### DATASET EXTRACT
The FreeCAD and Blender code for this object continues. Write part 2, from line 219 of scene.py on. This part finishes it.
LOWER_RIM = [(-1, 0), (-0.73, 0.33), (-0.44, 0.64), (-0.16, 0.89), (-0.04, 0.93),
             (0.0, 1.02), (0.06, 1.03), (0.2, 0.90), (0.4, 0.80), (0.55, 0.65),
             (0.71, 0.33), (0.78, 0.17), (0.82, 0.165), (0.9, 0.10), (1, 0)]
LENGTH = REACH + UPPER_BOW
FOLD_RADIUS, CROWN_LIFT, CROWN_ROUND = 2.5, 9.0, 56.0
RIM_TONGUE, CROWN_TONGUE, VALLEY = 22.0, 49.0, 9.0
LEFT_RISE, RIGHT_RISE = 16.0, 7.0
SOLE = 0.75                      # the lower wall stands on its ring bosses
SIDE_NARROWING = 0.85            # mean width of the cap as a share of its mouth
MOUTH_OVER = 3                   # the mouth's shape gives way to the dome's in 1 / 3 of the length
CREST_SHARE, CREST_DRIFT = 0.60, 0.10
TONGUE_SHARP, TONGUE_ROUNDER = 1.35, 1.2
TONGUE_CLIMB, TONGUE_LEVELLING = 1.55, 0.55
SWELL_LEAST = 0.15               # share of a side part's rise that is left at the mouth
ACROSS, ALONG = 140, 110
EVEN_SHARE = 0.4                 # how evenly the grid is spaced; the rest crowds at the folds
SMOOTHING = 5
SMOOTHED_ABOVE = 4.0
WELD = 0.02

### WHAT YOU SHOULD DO
Return the material in full, exactly as shown.

### COMPLETE OUTPUT
The FreeCAD and Blender code for this object continues. Write part 2, from line 219 of scene.py on. This part finishes it.
LOWER_RIM = [(-1, 0), (-0.73, 0.33), (-0.44, 0.64), (-0.16, 0.89), (-0.04, 0.93),
             (0.0, 1.02), (0.06, 1.03), (0.2, 0.90), (0.4, 0.80), (0.55, 0.65),
             (0.71, 0.33), (0.78, 0.17), (0.82, 0.165), (0.9, 0.10), (1, 0)]
LENGTH = REACH + UPPER_BOW
FOLD_RADIUS, CROWN_LIFT, CROWN_ROUND = 2.5, 9.0, 56.0
RIM_TONGUE, CROWN_TONGUE, VALLEY = 22.0, 49.0, 9.0
LEFT_RISE, RIGHT_RISE = 16.0, 7.0
SOLE = 0.75                      # the lower wall stands on its ring bosses
SIDE_NARROWING = 0.85            # mean width of the cap as a share of its mouth
MOUTH_OVER = 3                   # the mouth's shape gives way to the dome's in 1 / 3 of the length
CREST_SHARE, CREST_DRIFT = 0.60, 0.10
TONGUE_SHARP, TONGUE_ROUNDER = 1.35, 1.2
TONGUE_CLIMB, TONGUE_LEVELLING = 1.55, 0.55
SWELL_LEAST = 0.15               # share of a side part's rise that is left at the mouth
ACROSS, ALONG = 140, 110
EVEN_SHARE = 0.4                 # how evenly the grid is spaced; the rest crowds at the folds
SMOOTHING = 5
SMOOTHED_ABOVE = 4.0
WELD = 0.02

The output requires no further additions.